Increasing numbers of women are involved in the shooting sports, including Debbie DiTunno of Kamiah, Idaho, shown here participating in the annual Elmer Keith Memorial Long Range Handgun shoot near Spokane, Washington in 2017. She won in the women’s division that year. (Dave Workman photo)

Making matters tougher for anti-gunners, including those advocating “compensated confiscation” of privately-owned firearms such as modern semi-auto sporting rifles, it is the non-hunter group that provides most of the revenue going into the P-R fund.

Half of all firearms purchases, wrote Cole, are handguns. While there are a fair number of handgun hunters, target shooters and recreational shooters, odds are good that most handguns are purchased for personal protection, another uncomfortable fact anti-gunners endeavor to avoid.

Hunters, whether anti-gunners and those in the anti-hunting movement care to acknowledge it, are primarily responsible for the recovery of wildlife populations. We’re talking about deer, elk, wild sheep, wild turkeys, waterfowl and upland birds. Organizations that annually raise lots of money on their own to use as matching funds or grants for wildlife projects include the Rocky Mountain Elk Foundation, Ducks Unlimited, National Wild Turkey Federation, the Ruffed Grouse Society, Quail Unlimited, Mule Deer Foundation, the Wild Sheep Foundation, Pheasants Forever and other groups have raised millions of dollars.

And here may be the hardest pill for anti-hunters to swallow: All of that habitat being preserved and enhanced is home to non-game species that equally benefit, even though they are never hunted by anybody. It could reasonably be argued that hunters are the original environmentalists.

On the other hand, when municipal anti-gunners such as elected officials in Seattle or Tacoma, Washington – where they either are or want to tax the sale of firearms and ammunition, not a penny of those revenues are earmarked for wildlife-related projects. Those taxes are assessed to penalize law-abiding gun owners for crimes they didn’t commit, critics argue.

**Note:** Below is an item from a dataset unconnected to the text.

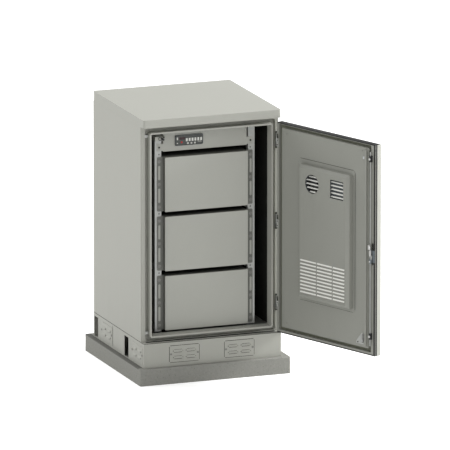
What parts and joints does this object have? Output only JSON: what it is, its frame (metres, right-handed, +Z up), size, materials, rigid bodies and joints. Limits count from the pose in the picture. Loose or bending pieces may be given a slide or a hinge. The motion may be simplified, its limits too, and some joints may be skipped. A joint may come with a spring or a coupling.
{
  "type": "roadside utility cabinet",
  "caption": "Floor-standing sheet steel equipment cabinet on a concrete slab, with a hinged insulated door, rod lock, ventilated plinth and rack of plug-in units",
  "frame": {"origin": "on the cabinet's centre line at the underside of the concrete slab", "axes": "+Z up, +X to the right seen from the front, the door side faces -Y"},
  "size_m": [0.9991, 1.3838, 1.294],
  "materials": {
    "concrete": "rough cast concrete",
    "housing_paint": "light warm grey powder coat",
    "inner_paint": "light grey powder coat",
    "module_paint": "matt grey powder coat",
    "zinc": "zinc plated sheet",
    "screw_steel": "bright zinc",
    "duct_grey": "satin grey powder coat",
    "black_rubber": "matt",
    "olive_foam": "foamed polyurethane",
    "black_plastic": "matt",
    "filter_fleece": "fleece",
    "red_window": "clear red window",
    "white_lamp": "milky diffuser",
    "white_plastic": "satin",
    "key_plastic": "matt",
    "lock_zinc": "zinc die casting"
  },
  "bodies": {
    "cabinet": {"concrete_base": "concrete", "anchor_bolts": "screw_steel", "plinth_front_panel": "housing_paint", "plinth_rear_panel": "housing_paint", "plinth_left_panel": "housing_paint", "plinth_right_panel": "housing_paint", "front_vent_covers": "housing_paint", "side_vent_covers": "housing_paint", "plinth_screws": "screw_steel", "left_side_panel": "housing_paint", "right_side_panel": "housing_paint", "rear_panel": "housing_paint", "door_frame": "housing_paint", "floor_pan": "inner_paint", "gland_plate": "zinc", "ceiling_panel": "inner_paint", "roof_cap": "housing_paint", "roof_screws": "screw_steel", "front_rail_left": "zinc", "front_rail_right": "zinc", "rear_rails": "zinc", "rail_cross_members": "zinc", "module_support_angles": "zinc", "upper_module": "module_paint", "middle_module": "module_paint", "lower_module": "module_paint", "module_screws": "screw_steel", "controller_housing": "module_paint", "display_bezel": "black_plastic", "red_display": "red_window", "indicator_lamps": "white_lamp", "door_switch_body": "black_plastic", "hinge_frame_leaves": "zinc", "hinge_pins": "screw_steel", "rod_keeps": "zinc"},
    "door": {"door_skin": "housing_paint", "door_edge_seal": "black_rubber", "door_inner_frame": "inner_paint", "door_liner": "inner_paint", "door_gasket": "olive_foam", "duct_mount_plate": "duct_grey", "duct_box": "duct_grey", "fan_housing": "black_plastic", "filter_mat": "filter_fleece", "lock_case": "lock_zinc", "rod_guides": "black_plastic", "hinge_door_leaves": "zinc", "run_on_bracket": "zinc", "lock_escutcheon": "black_plastic", "grille_inserts": "white_plastic"},
    "fan": {"fan_rotor": "black_plastic"},
    "lock_spindle": {"lock_insert": "lock_zinc", "lock_cam": "zinc"},
    "upper_bolt": {"upper_rod": "zinc"},
    "lower_bolt": {"lower_rod": "zinc"},
    "door_contact": {"switch_plunger": "black_plastic"},
    "menu_key": {"menu_button": "key_plastic"},
    "down_key": {"down_button": "key_plastic"},
    "up_key": {"up_button": "key_plastic"}
  },
  "joints": [
    {"name": "door_hinge", "type": "hinge", "parent": "cabinet", "child": "door", "pos_m": [0.345, -0.334, 0.69], "axis": [0, 0, 1], "range_deg": [-112.5, 8]},
    {"name": "fan_spin", "type": "hinge", "parent": "door", "child": "fan", "pos_m": [0.42495, -0.61586, 0.984], "axis": [-0.9239, -0.3827, 0], "continuous": true},
    {"name": "key_turn", "type": "hinge", "parent": "door", "child": "lock_spindle", "pos_m": [0.59541, -0.94899, 0.69], "axis": [0.9239, 0.3827, 0], "range_deg": [0, 90]},
    {"name": "upper_rod_slide", "type": "slide", "parent": "door", "child": "upper_bolt", "axis": [0, 0, 1], "range_m": [0, 0.00707]},
    {"name": "lower_rod_slide", "type": "slide", "parent": "door", "child": "lower_bolt", "axis": [0, 0, -1], "range_m": [0, 0.00709]},
    {"name": "switch_press", "type": "slide", "parent": "cabinet", "child": "door_contact", "axis": [0, 1, 0], "range_m": [0, 0.004], "stiffness_N_per_m": 300, "springref_m": -0.002},
    {"name": "menu_press", "type": "slide", "parent": "cabinet", "child": "menu_key", "axis": [0, 1, 0], "range_m": [0, 0.0015], "stiffness_N_per_m": 400, "springref_m": -0.001},
    {"name": "down_press", "type": "slide", "parent": "cabinet", "child": "down_key", "axis": [0, 1, 0], "range_m": [0, 0.0015], "stiffness_N_per_m": 400, "springref_m": -0.001},
    {"name": "up_press", "type": "slide", "parent": "cabinet", "child": "up_key", "axis": [0, 1, 0], "range_m": [0, 0.0015], "stiffness_N_per_m": 400, "springref_m": -0.001}
  ],
  "couplings": [
    {"joint": "key_turn", "follows": "upper_rod_slide", "rad_per_m": 222.14},
    {"joint": "lower_rod_slide", "follows": "upper_rod_slide", "ratio": 1}
  ]
}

Tuesday evening in Tacoma, in fact, the city council will hold a final hearing on the proposed gun and ammunition tax. There has been heavy opposition to this proposal, and local activists are organizing for more to impress the city council that, in their opinion, the gun tax is a very bad idea.

Proponents of extremist gun control policies use camo-speak terms such as “gun reform” or “gun responsibility” to justify their anti-rights positions. But now, instead of just being called anti-gunners, these people may also find themselves branded as anti-wildlife advocates.

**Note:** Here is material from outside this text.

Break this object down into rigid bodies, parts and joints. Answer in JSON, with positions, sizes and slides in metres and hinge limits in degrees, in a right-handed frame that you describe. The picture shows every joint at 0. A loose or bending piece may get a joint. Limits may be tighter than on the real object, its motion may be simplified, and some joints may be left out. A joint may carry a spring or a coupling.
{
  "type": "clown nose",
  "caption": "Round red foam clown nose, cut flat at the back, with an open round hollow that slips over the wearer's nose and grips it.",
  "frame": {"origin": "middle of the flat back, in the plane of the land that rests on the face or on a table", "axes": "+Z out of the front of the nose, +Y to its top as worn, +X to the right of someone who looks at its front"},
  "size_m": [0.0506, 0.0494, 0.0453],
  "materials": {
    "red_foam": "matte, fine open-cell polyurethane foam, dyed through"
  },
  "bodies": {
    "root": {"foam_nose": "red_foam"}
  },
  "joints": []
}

About Dave WorkmanDave Workman

Dave Workman is a senior editor at TheGunMag.com and Liberty Park Press, author of multiple books on the Right to Keep & Bear Arms and formerly an NRA-certified firearms instructor.

Dave Workman
7 Comments
Most Voted
Newest Oldest
Inline Feedbacks
View all comments
Ryben Flynn

I guess Tacoma didn’t learn from Seattle on their gun and ammo tax, which they predicted would bring in $300K to $500K a year. In reality it brought in just over $103K the first year and in 2017 about $93K. What happened was the gun shops left town for neighboring towns where the tax didn’t apply.

Wild Bill

@RF, business people are so much smarter than politicians, bureaucrats, and other government dependent, crumb feeding, hard core unemployables.

Get Out

@RF, Tacoma will also lose their revenue from the sales tax rate, business tax and property taxes when gun shop businesses leave the city too, Seattle sales tax rate loss per sale, plus the gun/ ammo tax and property tax when the gun shops closed. Let’s hope all of the shops move out and leave the elected officials to answer the hard questions why businesses are leaving. Reduction in salary for elected officials to make up for tax loss would teach them to consider the options better.

VernonD

Disturbing a wildlife, especially the protected one always have deep consequence sooner or later. They have their own system and circle of life, taking something from that circle now affects the entire system.

Wild Bill

@VD, Did you not read the article? Did you go to the Disney School of Wild life management? That “circle of life” crap, is only an excuse to ignore the needs of wild populations and remain empty headed.

Tionico

Remember back when Washington’s Mount Saint Helens erupted? The dire predictions of your sort all got on a bad whinge complaining that the whole area would be a sterile desert for a thousand years, and that populations of deer, grouse, elk, etc, would disdappear. Well guess what happened in the spring of 1981? EVERYWHERE there had been “sterile” dead grey ash was covered in new green growth. The deer, which hadbeen bearing one, and rarely two, fawn per year suddenly were bearing TRIPLETS, twins still being rare. Almost none bore only one. In two seasons, the deer were back up… Read more »

Finnky

@VernonD – You are right. Back when I was young and wild, I was not a “protected one” – so would just be annoyed if you disturbed me. Even then I was stable and could maintain an even keel in the face of extreme disturbance. Many of my young acquaintances who had lived overly protected childhoods – had extremely reactions to anything disturbing their wild life. I think however that “deep consequences” came more from their wild life than from any disturbance thereof.